[begin Recorded information]
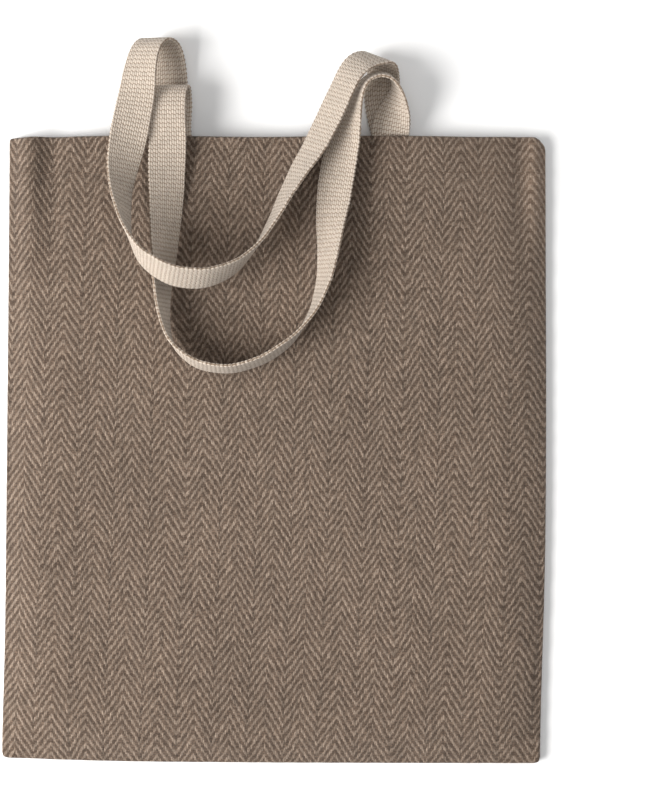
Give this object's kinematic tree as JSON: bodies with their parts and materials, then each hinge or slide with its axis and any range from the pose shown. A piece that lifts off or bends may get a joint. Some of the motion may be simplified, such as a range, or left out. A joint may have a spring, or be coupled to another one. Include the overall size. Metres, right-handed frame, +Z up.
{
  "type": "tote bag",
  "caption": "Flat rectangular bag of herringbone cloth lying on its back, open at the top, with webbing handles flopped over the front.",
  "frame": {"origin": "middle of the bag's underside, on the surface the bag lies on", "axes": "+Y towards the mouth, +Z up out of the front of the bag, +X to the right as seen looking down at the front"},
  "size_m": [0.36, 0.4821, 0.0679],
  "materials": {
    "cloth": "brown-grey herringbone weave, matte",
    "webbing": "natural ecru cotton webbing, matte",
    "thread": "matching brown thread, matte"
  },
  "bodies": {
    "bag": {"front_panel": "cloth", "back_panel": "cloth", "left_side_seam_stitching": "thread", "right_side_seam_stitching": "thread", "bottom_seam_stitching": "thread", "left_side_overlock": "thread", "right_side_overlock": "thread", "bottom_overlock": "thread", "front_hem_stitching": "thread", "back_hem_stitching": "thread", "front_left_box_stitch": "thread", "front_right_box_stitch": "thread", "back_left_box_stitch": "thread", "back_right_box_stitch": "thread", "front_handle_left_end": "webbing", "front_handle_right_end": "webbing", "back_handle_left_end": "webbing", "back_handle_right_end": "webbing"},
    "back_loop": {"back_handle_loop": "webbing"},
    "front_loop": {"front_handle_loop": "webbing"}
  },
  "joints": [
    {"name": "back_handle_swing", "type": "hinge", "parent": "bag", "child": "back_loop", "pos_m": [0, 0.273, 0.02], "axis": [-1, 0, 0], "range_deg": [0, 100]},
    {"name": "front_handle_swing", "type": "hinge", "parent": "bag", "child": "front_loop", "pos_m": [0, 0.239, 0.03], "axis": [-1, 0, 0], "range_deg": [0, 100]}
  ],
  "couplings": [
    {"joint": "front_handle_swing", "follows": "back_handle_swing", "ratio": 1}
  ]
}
[end Recorded information]
Directive
Go through the listing above and list every line that has the word "with".

Written solution
Give this object's kinematic tree as JSON: bodies with their parts and materials, then each hinge or slide with its axis and any range from the pose shown. A piece that lifts off or bends may get a joint. Some of the motion may be simplified, such as a range, or left out. A joint may have a spring, or be coupled to another one. Include the overall size. Metres, right-handed frame, +Z up.
  "caption": "Flat rectangular bag of herringbone cloth lying on its back, open at the top, with webbing handles flopped over the front.",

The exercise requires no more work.